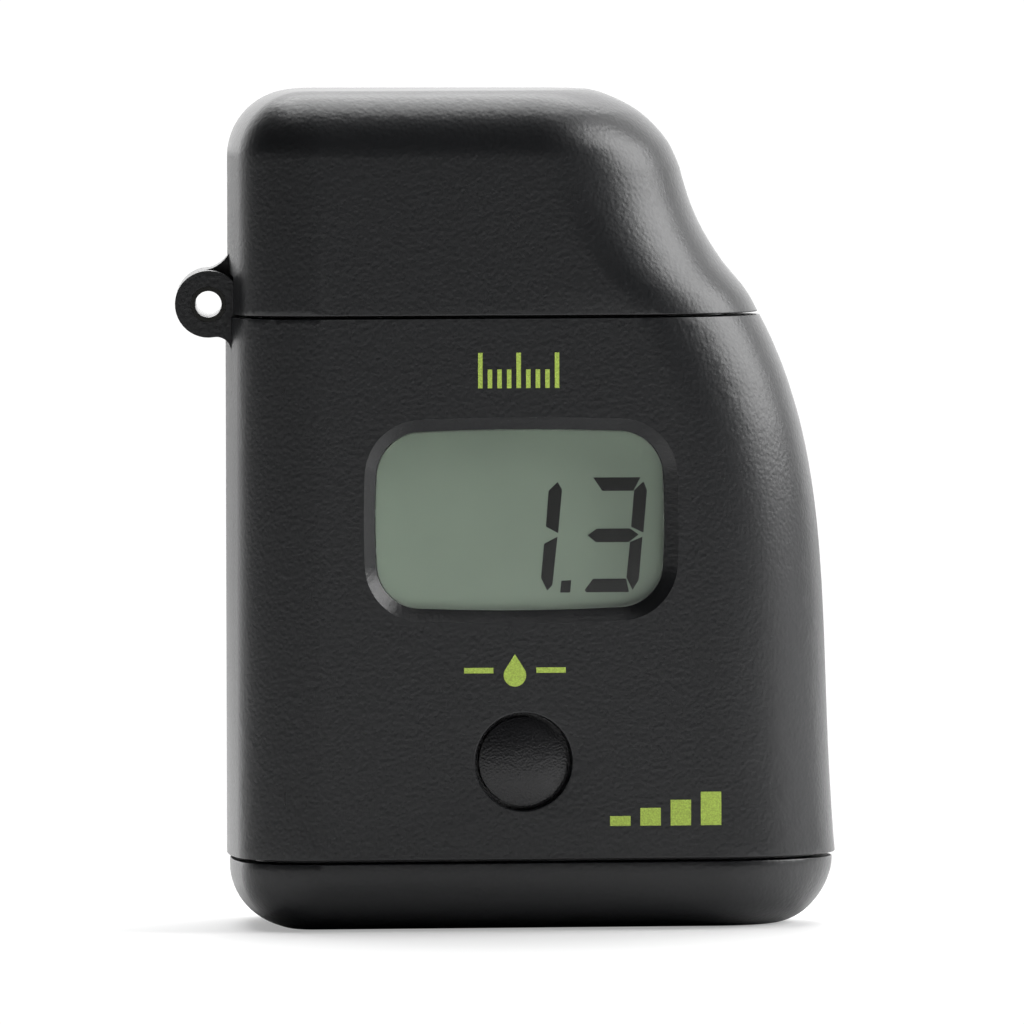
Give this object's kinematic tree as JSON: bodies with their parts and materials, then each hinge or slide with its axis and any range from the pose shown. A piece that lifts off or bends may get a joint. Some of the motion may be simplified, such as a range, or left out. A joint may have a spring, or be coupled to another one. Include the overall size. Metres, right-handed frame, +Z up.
{
  "type": "iodine concentration meter",
  "caption": "Pocket colorimeter with a hinged lid over a cuvette well, a small display and one button.",
  "frame": {"origin": "centre of the flat underside that the meter stands on", "axes": "+Z up, -Y out of the front with the display, -X towards the lid hinge"},
  "size_m": [0.0672, 0.0374, 0.0852],
  "materials": {
    "case": "fine grained dark grey moulding",
    "hinge_metal": "blackened",
    "gasket": "matt",
    "holder": "matt black",
    "screws": "zinc",
    "window": "clear",
    "lcd": "grey green display glass",
    "reflector": "satin",
    "contacts": "nickel plated",
    "board": "green solder mask",
    "chips": "matt black",
    "capacitors": "matt",
    "plunger": "plain",
    "button": "fine sparkle grain",
    "led": "tinted clear",
    "photocell": "dark clear",
    "cell": "plain sleeve"
  },
  "bodies": {
    "case": {"housing": "case", "hinge_tube": "hinge_metal", "well_gasket": "gasket", "cuvette_holder": "holder", "holder_screws": "screws", "base_cover": "case", "base_screw": "screws", "display_window": "window", "lcd_glass": "lcd", "lcd_reflector": "reflector", "lcd_pins": "contacts", "circuit_board": "board", "board_screws": "screws", "microcontroller": "chips", "amplifier_chip": "chips", "crystal": "contacts", "capacitors": "capacitors", "switch_body": "chips", "green_led": "led", "photocell": "photocell", "battery": "cell", "battery_top_contact": "contacts", "spring_plate": "contacts", "battery_spring": "contacts", "contact_strip": "contacts"},
    "lid": {"lid": "case"},
    "button": {"button_cap": "button", "switch_plunger": "plunger"}
  },
  "joints": [
    {"name": "lid_hinge", "type": "hinge", "parent": "case", "child": "lid", "pos_m": [-0.0327, 0, 0.0635], "axis": [0, -1, 0], "range_deg": [0, 110]},
    {"name": "button_press", "type": "slide", "parent": "case", "child": "button", "axis": [-0.1219, 0.9925, 0], "range_m": [0, 0.0005], "stiffness_N_per_m": 1000, "springref_m": -0.0005}
  ]
}
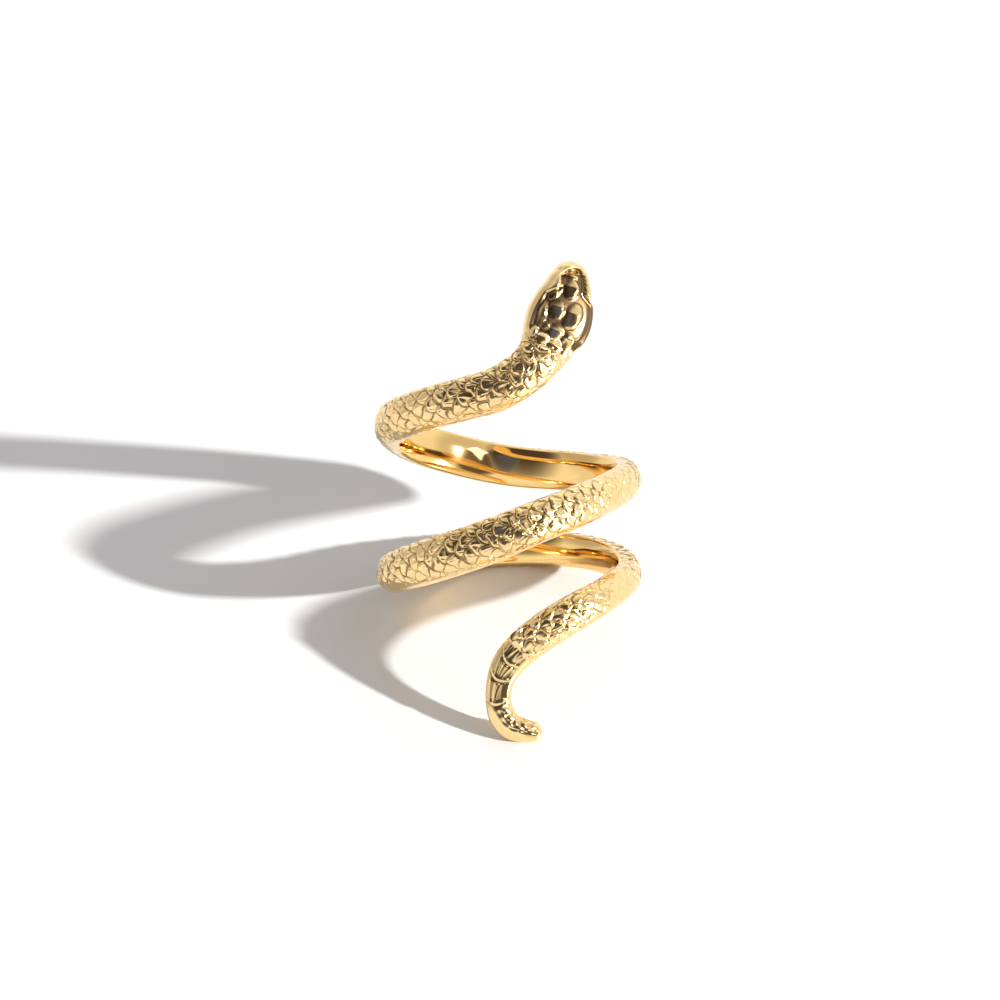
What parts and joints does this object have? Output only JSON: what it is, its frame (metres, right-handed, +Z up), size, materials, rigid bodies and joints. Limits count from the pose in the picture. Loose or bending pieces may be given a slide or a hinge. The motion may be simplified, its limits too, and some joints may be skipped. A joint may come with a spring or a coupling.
{
  "type": "snake wrap ring",
  "caption": "Finger ring in the form of a scaled snake wound in open turns round the finger, with its head raised at one end and its tail curled at the other.",
  "frame": {"origin": "centre of the bounding box's bottom, on the surface that the ring rests on", "axes": "+Z up as the ring rests, +X to the right seen from the side that shows the head, +Y away from that side; the axis of the finger hole leans 35.5 degrees from +Z towards +Y"},
  "size_m": [0.0214, 0.0292, 0.0303],
  "materials": {
    "gold": "polished gold-plated brass, with dark grooves between the scales"
  },
  "bodies": {
    "root": {"snake_band": "gold"}
  },
  "joints": []
}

------------------------------------------------------------------------

Given request:
Everything from the line containing "What parts and" through the last line of the records must be given again exactly; leave out all other lines.

Written answer:
What parts and joints does this object have? Output only JSON: what it is, its frame (metres, right-handed, +Z up), size, materials, rigid bodies and joints. Limits count from the pose in the picture. Loose or bending pieces may be given a slide or a hinge. The motion may be simplified, its limits too, and some joints may be skipped. A joint may come with a spring or a coupling.
{
  "type": "snake wrap ring",
  "caption": "Finger ring in the form of a scaled snake wound in open turns round the finger, with its head raised at one end and its tail curled at the other.",
  "frame": {"origin": "centre of the bounding box's bottom, on the surface that the ring rests on", "axes": "+Z up as the ring rests, +X to the right seen from the side that shows the head, +Y away from that side; the axis of the finger hole leans 35.5 degrees from +Z towards +Y"},
  "size_m": [0.0214, 0.0292, 0.0303],
  "materials": {
    "gold": "polished gold-plated brass, with dark grooves between the scales"
  },
  "bodies": {
    "root": {"snake_band": "gold"}
  },
  "joints": []
}